What is expected =>
Could you write out the records below exactly as they appear?
§
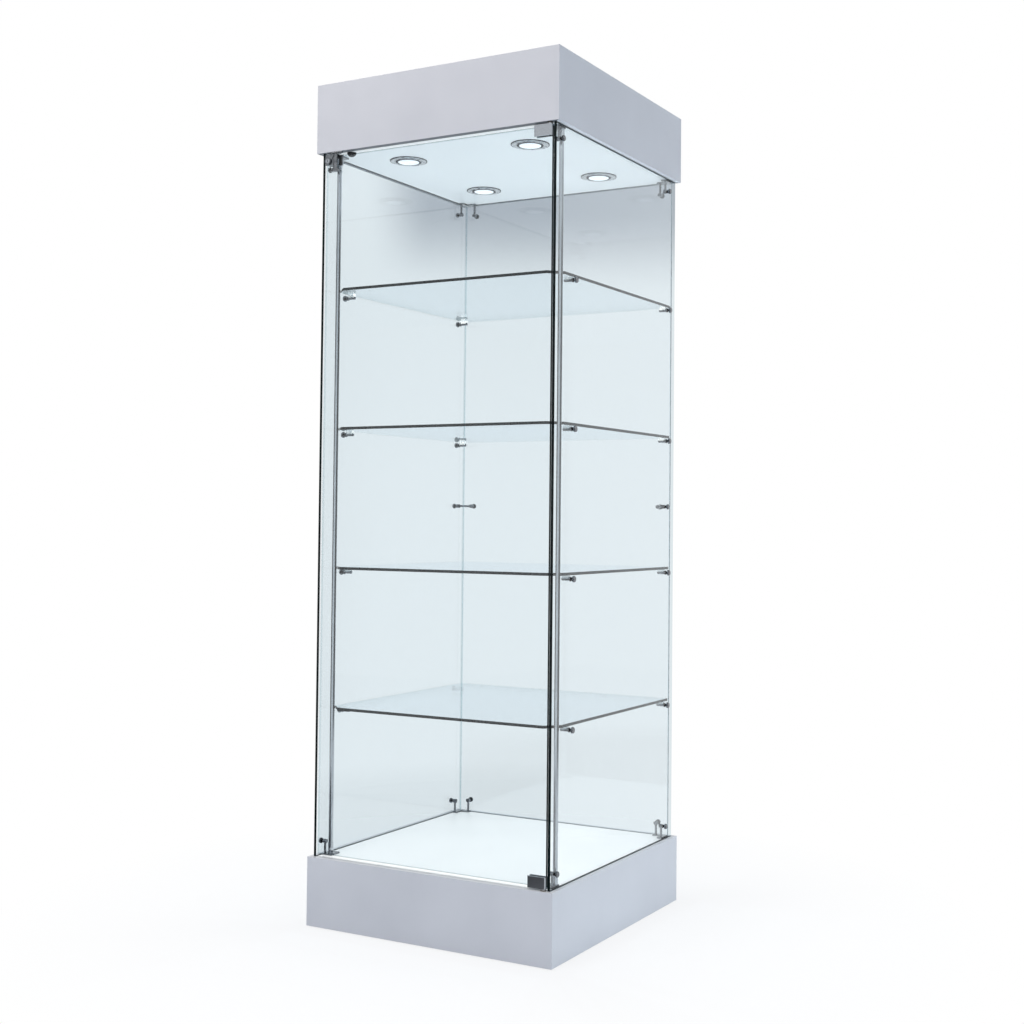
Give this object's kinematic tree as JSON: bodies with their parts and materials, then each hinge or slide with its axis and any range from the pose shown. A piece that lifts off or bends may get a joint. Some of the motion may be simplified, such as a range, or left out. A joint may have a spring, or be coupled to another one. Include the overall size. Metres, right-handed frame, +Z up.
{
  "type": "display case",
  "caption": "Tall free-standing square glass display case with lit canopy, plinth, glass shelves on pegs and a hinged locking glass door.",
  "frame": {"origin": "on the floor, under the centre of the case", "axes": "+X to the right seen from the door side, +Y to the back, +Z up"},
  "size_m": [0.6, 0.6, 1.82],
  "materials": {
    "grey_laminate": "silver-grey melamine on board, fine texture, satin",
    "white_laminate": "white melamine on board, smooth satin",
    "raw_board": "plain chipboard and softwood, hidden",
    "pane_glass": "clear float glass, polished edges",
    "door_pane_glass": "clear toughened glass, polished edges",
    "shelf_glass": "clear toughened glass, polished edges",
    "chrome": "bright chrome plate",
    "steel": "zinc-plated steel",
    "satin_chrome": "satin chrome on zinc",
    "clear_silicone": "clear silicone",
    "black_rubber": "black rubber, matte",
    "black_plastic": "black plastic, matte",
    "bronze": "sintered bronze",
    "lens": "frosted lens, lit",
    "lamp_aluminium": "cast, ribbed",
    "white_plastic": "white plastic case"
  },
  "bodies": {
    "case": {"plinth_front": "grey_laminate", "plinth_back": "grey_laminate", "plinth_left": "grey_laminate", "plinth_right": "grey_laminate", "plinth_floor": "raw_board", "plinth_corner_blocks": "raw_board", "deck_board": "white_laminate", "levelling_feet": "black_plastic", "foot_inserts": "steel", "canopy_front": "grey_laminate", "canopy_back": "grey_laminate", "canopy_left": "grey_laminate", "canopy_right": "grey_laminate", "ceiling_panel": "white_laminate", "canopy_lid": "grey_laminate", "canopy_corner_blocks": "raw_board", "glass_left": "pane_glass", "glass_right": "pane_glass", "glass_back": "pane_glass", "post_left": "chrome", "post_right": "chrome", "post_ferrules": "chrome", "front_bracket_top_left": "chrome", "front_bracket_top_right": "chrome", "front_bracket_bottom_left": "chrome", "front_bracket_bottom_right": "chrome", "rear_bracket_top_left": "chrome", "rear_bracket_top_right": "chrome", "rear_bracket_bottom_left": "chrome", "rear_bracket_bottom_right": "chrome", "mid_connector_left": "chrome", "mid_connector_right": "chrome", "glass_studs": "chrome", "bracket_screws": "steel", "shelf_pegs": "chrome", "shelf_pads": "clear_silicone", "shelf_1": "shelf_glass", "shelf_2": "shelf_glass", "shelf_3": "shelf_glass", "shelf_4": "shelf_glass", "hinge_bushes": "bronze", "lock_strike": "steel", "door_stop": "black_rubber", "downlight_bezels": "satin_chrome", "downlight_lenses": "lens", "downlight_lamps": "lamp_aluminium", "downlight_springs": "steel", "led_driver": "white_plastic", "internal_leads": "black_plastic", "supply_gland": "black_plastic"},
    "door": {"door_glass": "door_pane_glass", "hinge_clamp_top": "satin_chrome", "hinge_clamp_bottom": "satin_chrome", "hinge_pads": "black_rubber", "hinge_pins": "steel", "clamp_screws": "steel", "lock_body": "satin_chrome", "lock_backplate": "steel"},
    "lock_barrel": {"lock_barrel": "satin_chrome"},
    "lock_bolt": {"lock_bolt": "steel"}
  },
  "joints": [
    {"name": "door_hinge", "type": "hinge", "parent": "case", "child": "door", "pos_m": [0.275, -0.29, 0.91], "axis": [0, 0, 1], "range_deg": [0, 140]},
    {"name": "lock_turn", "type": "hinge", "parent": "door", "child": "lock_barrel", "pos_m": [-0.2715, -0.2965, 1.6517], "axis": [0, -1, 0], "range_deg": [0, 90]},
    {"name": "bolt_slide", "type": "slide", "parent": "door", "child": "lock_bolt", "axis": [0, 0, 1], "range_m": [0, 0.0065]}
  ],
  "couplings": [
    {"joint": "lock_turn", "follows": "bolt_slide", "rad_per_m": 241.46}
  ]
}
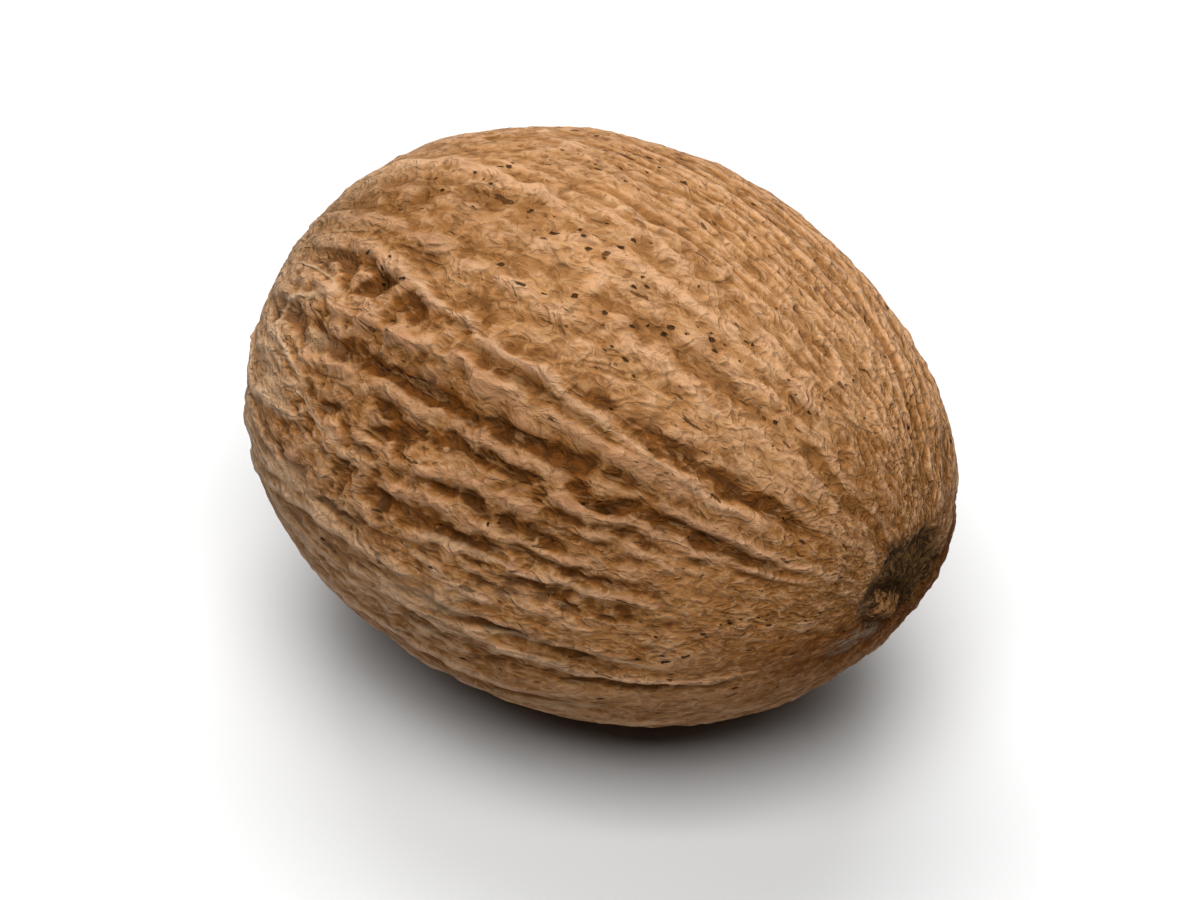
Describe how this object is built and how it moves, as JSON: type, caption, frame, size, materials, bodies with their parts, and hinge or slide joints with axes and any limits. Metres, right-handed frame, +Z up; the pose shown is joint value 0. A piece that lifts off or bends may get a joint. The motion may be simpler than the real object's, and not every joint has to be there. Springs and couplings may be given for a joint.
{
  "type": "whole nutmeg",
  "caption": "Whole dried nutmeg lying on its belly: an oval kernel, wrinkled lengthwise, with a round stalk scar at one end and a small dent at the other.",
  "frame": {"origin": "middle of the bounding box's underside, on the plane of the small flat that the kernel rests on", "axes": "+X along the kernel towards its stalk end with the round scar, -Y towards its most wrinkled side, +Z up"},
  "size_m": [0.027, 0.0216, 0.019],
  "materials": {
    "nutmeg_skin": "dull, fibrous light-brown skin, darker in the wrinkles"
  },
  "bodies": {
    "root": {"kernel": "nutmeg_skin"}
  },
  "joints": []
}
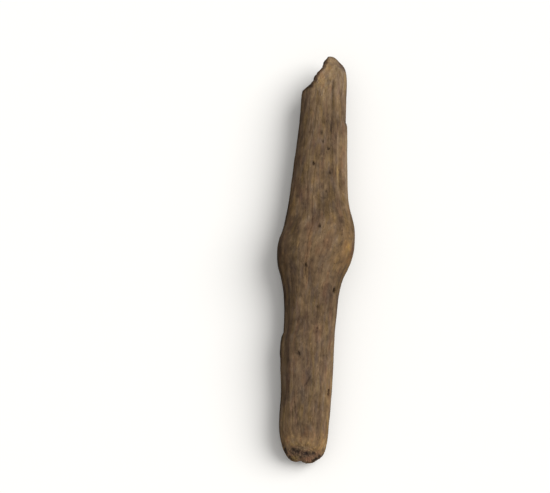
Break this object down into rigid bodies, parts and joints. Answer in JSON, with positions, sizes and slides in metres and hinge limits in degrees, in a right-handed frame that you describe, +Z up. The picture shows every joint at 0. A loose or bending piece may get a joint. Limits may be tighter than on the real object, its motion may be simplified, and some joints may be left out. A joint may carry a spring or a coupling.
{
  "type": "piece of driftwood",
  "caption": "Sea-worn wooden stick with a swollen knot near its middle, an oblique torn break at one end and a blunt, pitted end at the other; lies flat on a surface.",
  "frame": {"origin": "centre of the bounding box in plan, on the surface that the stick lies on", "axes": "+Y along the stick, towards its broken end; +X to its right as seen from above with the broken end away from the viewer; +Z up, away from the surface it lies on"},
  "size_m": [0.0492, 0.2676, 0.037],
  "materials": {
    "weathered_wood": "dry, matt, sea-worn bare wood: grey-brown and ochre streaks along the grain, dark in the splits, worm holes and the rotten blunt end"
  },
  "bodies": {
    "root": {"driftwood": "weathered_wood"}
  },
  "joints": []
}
§
Correct response =>
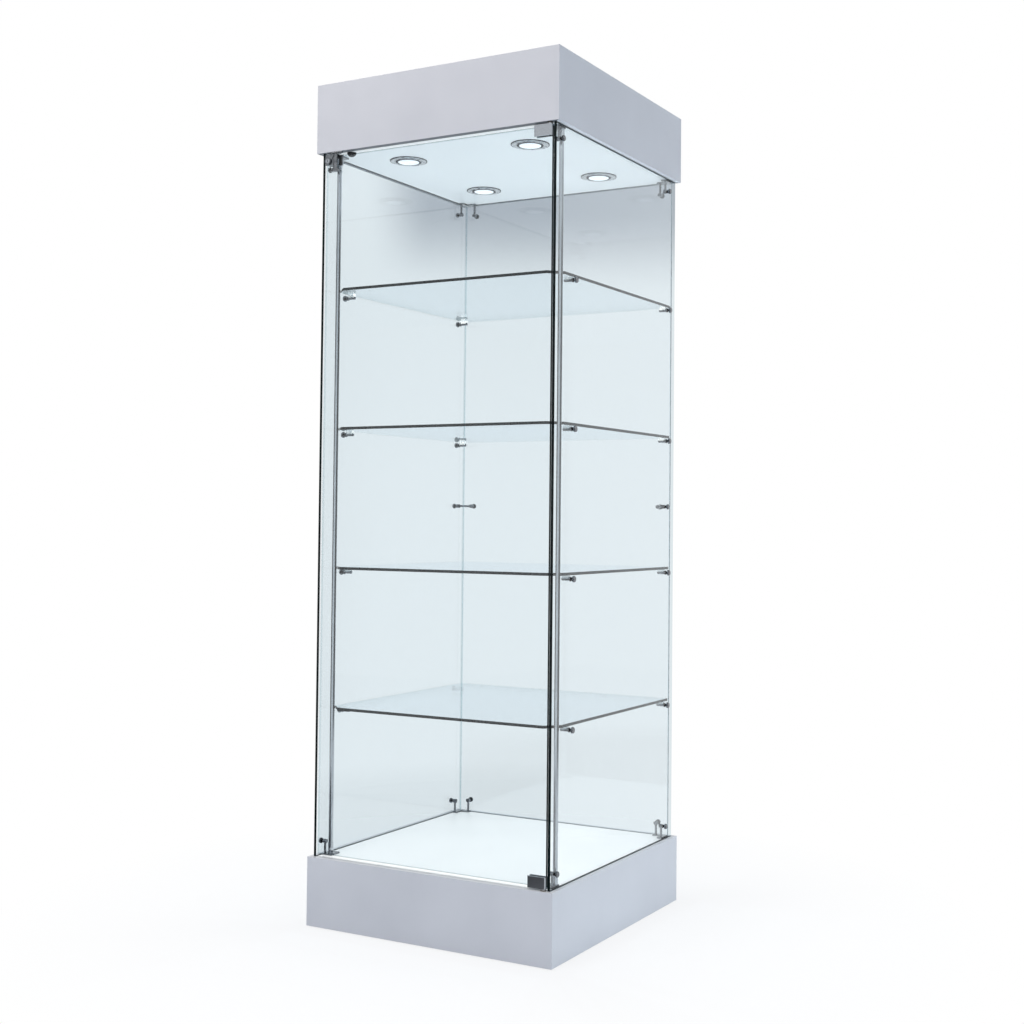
Give this object's kinematic tree as JSON: bodies with their parts and materials, then each hinge or slide with its axis and any range from the pose shown. A piece that lifts off or bends may get a joint. Some of the motion may be simplified, such as a range, or left out. A joint may have a spring, or be coupled to another one. Include the overall size. Metres, right-handed frame, +Z up.
{
  "type": "display case",
  "caption": "Tall free-standing square glass display case with lit canopy, plinth, glass shelves on pegs and a hinged locking glass door.",
  "frame": {"origin": "on the floor, under the centre of the case", "axes": "+X to the right seen from the door side, +Y to the back, +Z up"},
  "size_m": [0.6, 0.6, 1.82],
  "materials": {
    "grey_laminate": "silver-grey melamine on board, fine texture, satin",
    "white_laminate": "white melamine on board, smooth satin",
    "raw_board": "plain chipboard and softwood, hidden",
    "pane_glass": "clear float glass, polished edges",
    "door_pane_glass": "clear toughened glass, polished edges",
    "shelf_glass": "clear toughened glass, polished edges",
    "chrome": "bright chrome plate",
    "steel": "zinc-plated steel",
    "satin_chrome": "satin chrome on zinc",
    "clear_silicone": "clear silicone",
    "black_rubber": "black rubber, matte",
    "black_plastic": "black plastic, matte",
    "bronze": "sintered bronze",
    "lens": "frosted lens, lit",
    "lamp_aluminium": "cast, ribbed",
    "white_plastic": "white plastic case"
  },
  "bodies": {
    "case": {"plinth_front": "grey_laminate", "plinth_back": "grey_laminate", "plinth_left": "grey_laminate", "plinth_right": "grey_laminate", "plinth_floor": "raw_board", "plinth_corner_blocks": "raw_board", "deck_board": "white_laminate", "levelling_feet": "black_plastic", "foot_inserts": "steel", "canopy_front": "grey_laminate", "canopy_back": "grey_laminate", "canopy_left": "grey_laminate", "canopy_right": "grey_laminate", "ceiling_panel": "white_laminate", "canopy_lid": "grey_laminate", "canopy_corner_blocks": "raw_board", "glass_left": "pane_glass", "glass_right": "pane_glass", "glass_back": "pane_glass", "post_left": "chrome", "post_right": "chrome", "post_ferrules": "chrome", "front_bracket_top_left": "chrome", "front_bracket_top_right": "chrome", "front_bracket_bottom_left": "chrome", "front_bracket_bottom_right": "chrome", "rear_bracket_top_left": "chrome", "rear_bracket_top_right": "chrome", "rear_bracket_bottom_left": "chrome", "rear_bracket_bottom_right": "chrome", "mid_connector_left": "chrome", "mid_connector_right": "chrome", "glass_studs": "chrome", "bracket_screws": "steel", "shelf_pegs": "chrome", "shelf_pads": "clear_silicone", "shelf_1": "shelf_glass", "shelf_2": "shelf_glass", "shelf_3": "shelf_glass", "shelf_4": "shelf_glass", "hinge_bushes": "bronze", "lock_strike": "steel", "door_stop": "black_rubber", "downlight_bezels": "satin_chrome", "downlight_lenses": "lens", "downlight_lamps": "lamp_aluminium", "downlight_springs": "steel", "led_driver": "white_plastic", "internal_leads": "black_plastic", "supply_gland": "black_plastic"},
    "door": {"door_glass": "door_pane_glass", "hinge_clamp_top": "satin_chrome", "hinge_clamp_bottom": "satin_chrome", "hinge_pads": "black_rubber", "hinge_pins": "steel", "clamp_screws": "steel", "lock_body": "satin_chrome", "lock_backplate": "steel"},
    "lock_barrel": {"lock_barrel": "satin_chrome"},
    "lock_bolt": {"lock_bolt": "steel"}
  },
  "joints": [
    {"name": "door_hinge", "type": "hinge", "parent": "case", "child": "door", "pos_m": [0.275, -0.29, 0.91], "axis": [0, 0, 1], "range_deg": [0, 140]},
    {"name": "lock_turn", "type": "hinge", "parent": "door", "child": "lock_barrel", "pos_m": [-0.2715, -0.2965, 1.6517], "axis": [0, -1, 0], "range_deg": [0, 90]},
    {"name": "bolt_slide", "type": "slide", "parent": "door", "child": "lock_bolt", "axis": [0, 0, 1], "range_m": [0, 0.0065]}
  ],
  "couplings": [
    {"joint": "lock_turn", "follows": "bolt_slide", "rad_per_m": 241.46}
  ]
}
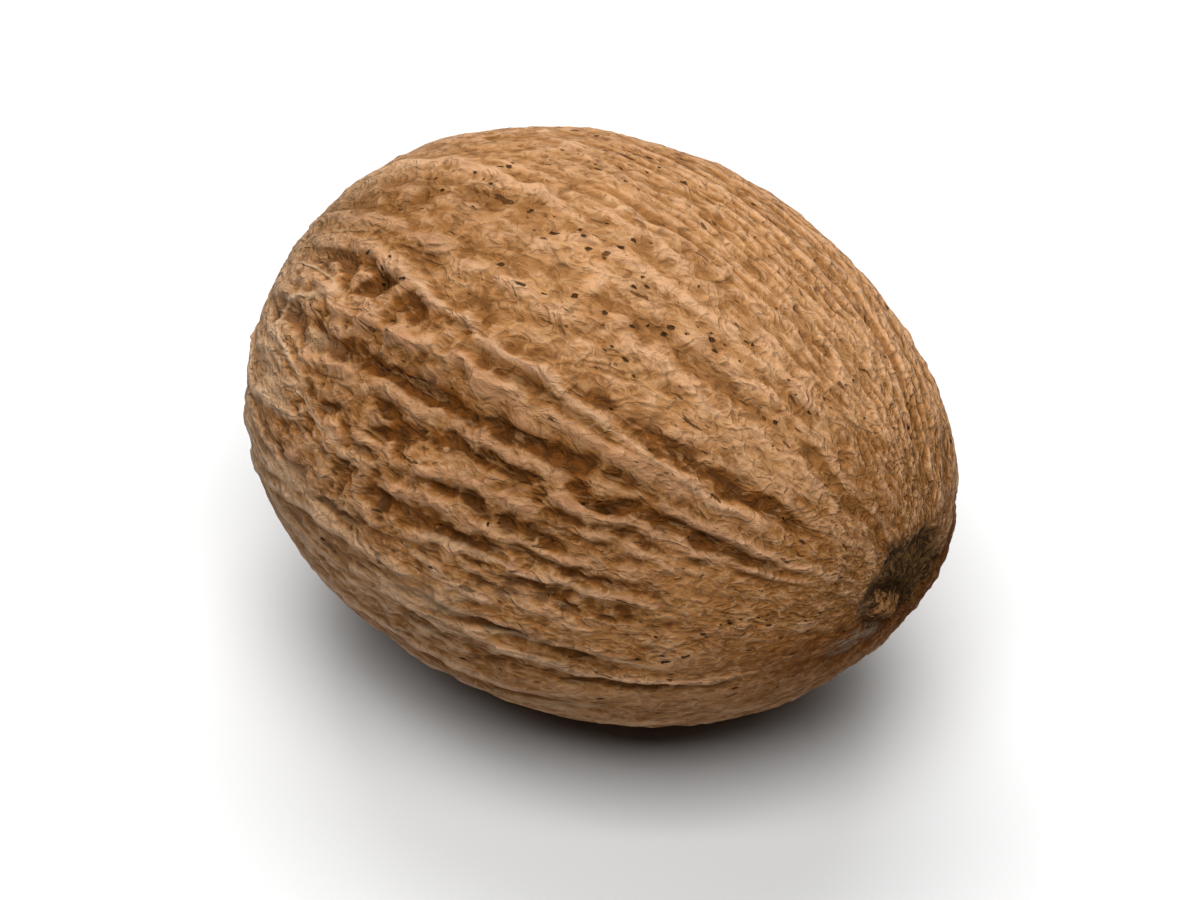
Describe how this object is built and how it moves, as JSON: type, caption, frame, size, materials, bodies with their parts, and hinge or slide joints with axes and any limits. Metres, right-handed frame, +Z up; the pose shown is joint value 0. A piece that lifts off or bends may get a joint. The motion may be simpler than the real object's, and not every joint has to be there. Springs and couplings may be given for a joint.
{
  "type": "whole nutmeg",
  "caption": "Whole dried nutmeg lying on its belly: an oval kernel, wrinkled lengthwise, with a round stalk scar at one end and a small dent at the other.",
  "frame": {"origin": "middle of the bounding box's underside, on the plane of the small flat that the kernel rests on", "axes": "+X along the kernel towards its stalk end with the round scar, -Y towards its most wrinkled side, +Z up"},
  "size_m": [0.027, 0.0216, 0.019],
  "materials": {
    "nutmeg_skin": "dull, fibrous light-brown skin, darker in the wrinkles"
  },
  "bodies": {
    "root": {"kernel": "nutmeg_skin"}
  },
  "joints": []
}
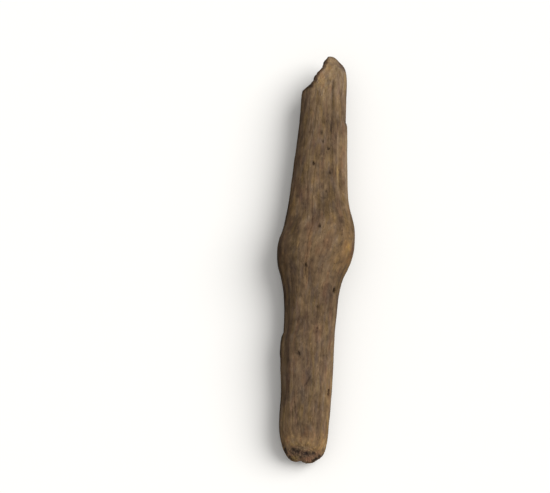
Break this object down into rigid bodies, parts and joints. Answer in JSON, with positions, sizes and slides in metres and hinge limits in degrees, in a right-handed frame that you describe, +Z up. The picture shows every joint at 0. A loose or bending piece may get a joint. Limits may be tighter than on the real object, its motion may be simplified, and some joints may be left out. A joint may carry a spring or a coupling.
{
  "type": "piece of driftwood",
  "caption": "Sea-worn wooden stick with a swollen knot near its middle, an oblique torn break at one end and a blunt, pitted end at the other; lies flat on a surface.",
  "frame": {"origin": "centre of the bounding box in plan, on the surface that the stick lies on", "axes": "+Y along the stick, towards its broken end; +X to its right as seen from above with the broken end away from the viewer; +Z up, away from the surface it lies on"},
  "size_m": [0.0492, 0.2676, 0.037],
  "materials": {
    "weathered_wood": "dry, matt, sea-worn bare wood: grey-brown and ochre streaks along the grain, dark in the splits, worm holes and the rotten blunt end"
  },
  "bodies": {
    "root": {"driftwood": "weathered_wood"}
  },
  "joints": []
}